▸ **SET PROBLEM**: Copy every entry exactly.

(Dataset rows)
────

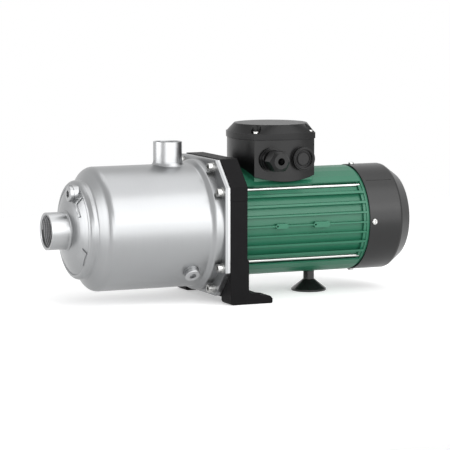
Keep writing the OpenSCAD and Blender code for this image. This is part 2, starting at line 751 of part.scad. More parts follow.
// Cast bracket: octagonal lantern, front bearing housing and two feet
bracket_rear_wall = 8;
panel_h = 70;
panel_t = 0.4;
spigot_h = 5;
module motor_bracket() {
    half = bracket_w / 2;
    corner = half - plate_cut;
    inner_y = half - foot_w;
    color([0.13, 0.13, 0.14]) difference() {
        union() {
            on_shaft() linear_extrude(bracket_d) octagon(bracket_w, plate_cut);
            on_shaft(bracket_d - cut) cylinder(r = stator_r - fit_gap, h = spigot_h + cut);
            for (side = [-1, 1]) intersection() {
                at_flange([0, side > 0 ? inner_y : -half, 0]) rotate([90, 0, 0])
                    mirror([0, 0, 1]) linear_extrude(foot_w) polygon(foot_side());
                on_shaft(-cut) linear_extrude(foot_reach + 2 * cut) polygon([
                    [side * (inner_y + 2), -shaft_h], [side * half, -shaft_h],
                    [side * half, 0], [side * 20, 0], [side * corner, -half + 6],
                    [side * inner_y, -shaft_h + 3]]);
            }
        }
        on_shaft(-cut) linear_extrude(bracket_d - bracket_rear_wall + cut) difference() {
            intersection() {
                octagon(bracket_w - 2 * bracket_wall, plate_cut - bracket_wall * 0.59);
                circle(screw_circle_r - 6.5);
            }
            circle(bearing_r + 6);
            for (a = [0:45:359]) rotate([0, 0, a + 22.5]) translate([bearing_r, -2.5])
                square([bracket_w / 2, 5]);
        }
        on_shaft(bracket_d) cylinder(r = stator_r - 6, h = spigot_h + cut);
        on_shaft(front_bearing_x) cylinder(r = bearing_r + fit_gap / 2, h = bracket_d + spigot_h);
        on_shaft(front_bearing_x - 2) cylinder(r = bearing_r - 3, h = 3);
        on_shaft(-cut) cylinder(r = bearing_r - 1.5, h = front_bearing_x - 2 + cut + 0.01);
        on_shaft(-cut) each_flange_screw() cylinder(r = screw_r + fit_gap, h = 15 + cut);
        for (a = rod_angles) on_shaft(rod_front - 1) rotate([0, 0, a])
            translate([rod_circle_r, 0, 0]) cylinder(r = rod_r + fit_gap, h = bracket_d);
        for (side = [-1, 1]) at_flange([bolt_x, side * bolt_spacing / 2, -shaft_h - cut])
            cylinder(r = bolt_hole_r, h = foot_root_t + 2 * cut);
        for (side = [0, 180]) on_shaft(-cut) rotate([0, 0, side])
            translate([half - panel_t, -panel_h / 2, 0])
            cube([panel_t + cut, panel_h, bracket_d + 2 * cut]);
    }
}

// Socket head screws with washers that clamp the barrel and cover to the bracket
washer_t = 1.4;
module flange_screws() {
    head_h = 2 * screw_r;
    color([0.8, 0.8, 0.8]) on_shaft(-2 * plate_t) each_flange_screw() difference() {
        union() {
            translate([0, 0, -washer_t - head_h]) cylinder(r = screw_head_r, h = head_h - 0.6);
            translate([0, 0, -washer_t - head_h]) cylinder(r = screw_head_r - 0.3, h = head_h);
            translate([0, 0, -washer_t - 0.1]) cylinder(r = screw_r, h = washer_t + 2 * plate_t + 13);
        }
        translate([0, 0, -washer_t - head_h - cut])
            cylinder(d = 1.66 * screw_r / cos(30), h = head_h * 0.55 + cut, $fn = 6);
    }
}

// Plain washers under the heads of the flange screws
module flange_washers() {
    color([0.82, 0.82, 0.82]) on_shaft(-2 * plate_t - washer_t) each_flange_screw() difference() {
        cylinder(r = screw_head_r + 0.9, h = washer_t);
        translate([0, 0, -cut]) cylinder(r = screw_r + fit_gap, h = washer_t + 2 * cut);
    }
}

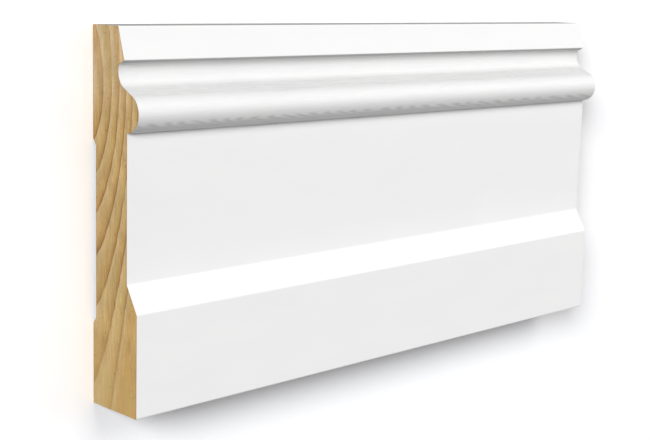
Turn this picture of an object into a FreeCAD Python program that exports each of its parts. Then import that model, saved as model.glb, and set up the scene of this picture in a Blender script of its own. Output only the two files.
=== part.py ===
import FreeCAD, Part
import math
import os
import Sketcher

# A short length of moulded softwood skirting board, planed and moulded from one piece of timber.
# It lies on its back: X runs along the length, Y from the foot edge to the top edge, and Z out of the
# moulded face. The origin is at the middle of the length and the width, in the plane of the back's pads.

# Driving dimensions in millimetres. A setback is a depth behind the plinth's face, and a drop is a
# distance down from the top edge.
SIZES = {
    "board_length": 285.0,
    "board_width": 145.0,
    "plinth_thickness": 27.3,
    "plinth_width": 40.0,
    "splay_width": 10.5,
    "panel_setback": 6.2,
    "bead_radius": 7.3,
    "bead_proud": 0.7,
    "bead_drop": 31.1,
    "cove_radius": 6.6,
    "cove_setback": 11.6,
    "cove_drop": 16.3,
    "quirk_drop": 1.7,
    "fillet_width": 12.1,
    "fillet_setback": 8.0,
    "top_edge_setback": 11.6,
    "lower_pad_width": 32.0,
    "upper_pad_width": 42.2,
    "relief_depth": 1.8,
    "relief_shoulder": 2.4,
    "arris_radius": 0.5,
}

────

▸ **RESPONSE BELOW**:
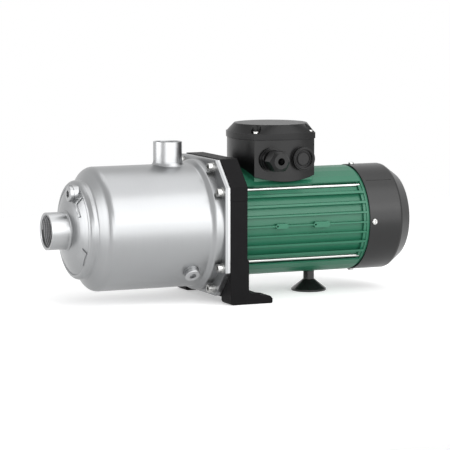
Keep writing the OpenSCAD and Blender code for this image. This is part 2, starting at line 751 of part.scad. More parts follow.
// Cast bracket: octagonal lantern, front bearing housing and two feet
bracket_rear_wall = 8;
panel_h = 70;
panel_t = 0.4;
spigot_h = 5;
module motor_bracket() {
    half = bracket_w / 2;
    corner = half - plate_cut;
    inner_y = half - foot_w;
    color([0.13, 0.13, 0.14]) difference() {
        union() {
            on_shaft() linear_extrude(bracket_d) octagon(bracket_w, plate_cut);
            on_shaft(bracket_d - cut) cylinder(r = stator_r - fit_gap, h = spigot_h + cut);
            for (side = [-1, 1]) intersection() {
                at_flange([0, side > 0 ? inner_y : -half, 0]) rotate([90, 0, 0])
                    mirror([0, 0, 1]) linear_extrude(foot_w) polygon(foot_side());
                on_shaft(-cut) linear_extrude(foot_reach + 2 * cut) polygon([
                    [side * (inner_y + 2), -shaft_h], [side * half, -shaft_h],
                    [side * half, 0], [side * 20, 0], [side * corner, -half + 6],
                    [side * inner_y, -shaft_h + 3]]);
            }
        }
        on_shaft(-cut) linear_extrude(bracket_d - bracket_rear_wall + cut) difference() {
            intersection() {
                octagon(bracket_w - 2 * bracket_wall, plate_cut - bracket_wall * 0.59);
                circle(screw_circle_r - 6.5);
            }
            circle(bearing_r + 6);
            for (a = [0:45:359]) rotate([0, 0, a + 22.5]) translate([bearing_r, -2.5])
                square([bracket_w / 2, 5]);
        }
        on_shaft(bracket_d) cylinder(r = stator_r - 6, h = spigot_h + cut);
        on_shaft(front_bearing_x) cylinder(r = bearing_r + fit_gap / 2, h = bracket_d + spigot_h);
        on_shaft(front_bearing_x - 2) cylinder(r = bearing_r - 3, h = 3);
        on_shaft(-cut) cylinder(r = bearing_r - 1.5, h = front_bearing_x - 2 + cut + 0.01);
        on_shaft(-cut) each_flange_screw() cylinder(r = screw_r + fit_gap, h = 15 + cut);
        for (a = rod_angles) on_shaft(rod_front - 1) rotate([0, 0, a])
            translate([rod_circle_r, 0, 0]) cylinder(r = rod_r + fit_gap, h = bracket_d);
        for (side = [-1, 1]) at_flange([bolt_x, side * bolt_spacing / 2, -shaft_h - cut])
            cylinder(r = bolt_hole_r, h = foot_root_t + 2 * cut);
        for (side = [0, 180]) on_shaft(-cut) rotate([0, 0, side])
            translate([half - panel_t, -panel_h / 2, 0])
            cube([panel_t + cut, panel_h, bracket_d + 2 * cut]);
    }
}

// Socket head screws with washers that clamp the barrel and cover to the bracket
washer_t = 1.4;
module flange_screws() {
    head_h = 2 * screw_r;
    color([0.8, 0.8, 0.8]) on_shaft(-2 * plate_t) each_flange_screw() difference() {
        union() {
            translate([0, 0, -washer_t - head_h]) cylinder(r = screw_head_r, h = head_h - 0.6);
            translate([0, 0, -washer_t - head_h]) cylinder(r = screw_head_r - 0.3, h = head_h);
            translate([0, 0, -washer_t - 0.1]) cylinder(r = screw_r, h = washer_t + 2 * plate_t + 13);
        }
        translate([0, 0, -washer_t - head_h - cut])
            cylinder(d = 1.66 * screw_r / cos(30), h = head_h * 0.55 + cut, $fn = 6);
    }
}

// Plain washers under the heads of the flange screws
module flange_washers() {
    color([0.82, 0.82, 0.82]) on_shaft(-2 * plate_t - washer_t) each_flange_screw() difference() {
        cylinder(r = screw_head_r + 0.9, h = washer_t);
        translate([0, 0, -cut]) cylinder(r = screw_r + fit_gap, h = washer_t + 2 * cut);
    }
}

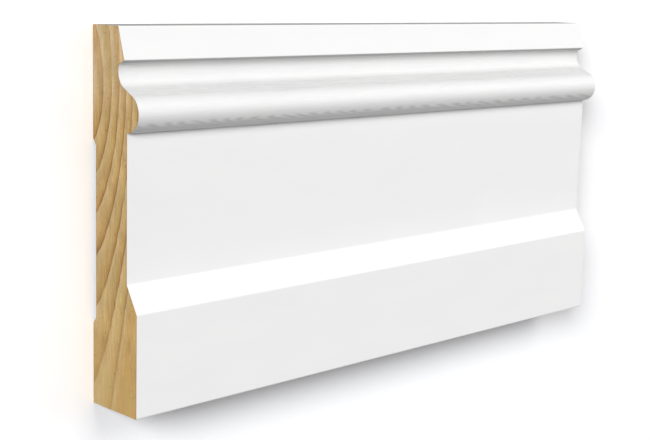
Turn this picture of an object into a FreeCAD Python program that exports each of its parts. Then import that model, saved as model.glb, and set up the scene of this picture in a Blender script of its own. Output only the two files.
=== part.py ===
import FreeCAD, Part
import math
import os
import Sketcher

# A short length of moulded softwood skirting board, planed and moulded from one piece of timber.
# It lies on its back: X runs along the length, Y from the foot edge to the top edge, and Z out of the
# moulded face. The origin is at the middle of the length and the width, in the plane of the back's pads.

# Driving dimensions in millimetres. A setback is a depth behind the plinth's face, and a drop is a
# distance down from the top edge.
SIZES = {
    "board_length": 285.0,
    "board_width": 145.0,
    "plinth_thickness": 27.3,
    "plinth_width": 40.0,
    "splay_width": 10.5,
    "panel_setback": 6.2,
    "bead_radius": 7.3,
    "bead_proud": 0.7,
    "bead_drop": 31.1,
    "cove_radius": 6.6,
    "cove_setback": 11.6,
    "cove_drop": 16.3,
    "quirk_drop": 1.7,
    "fillet_width": 12.1,
    "fillet_setback": 8.0,
    "top_edge_setback": 11.6,
    "lower_pad_width": 32.0,
    "upper_pad_width": 42.2,
    "relief_depth": 1.8,
    "relief_shoulder": 2.4,
    "arris_radius": 0.5,
}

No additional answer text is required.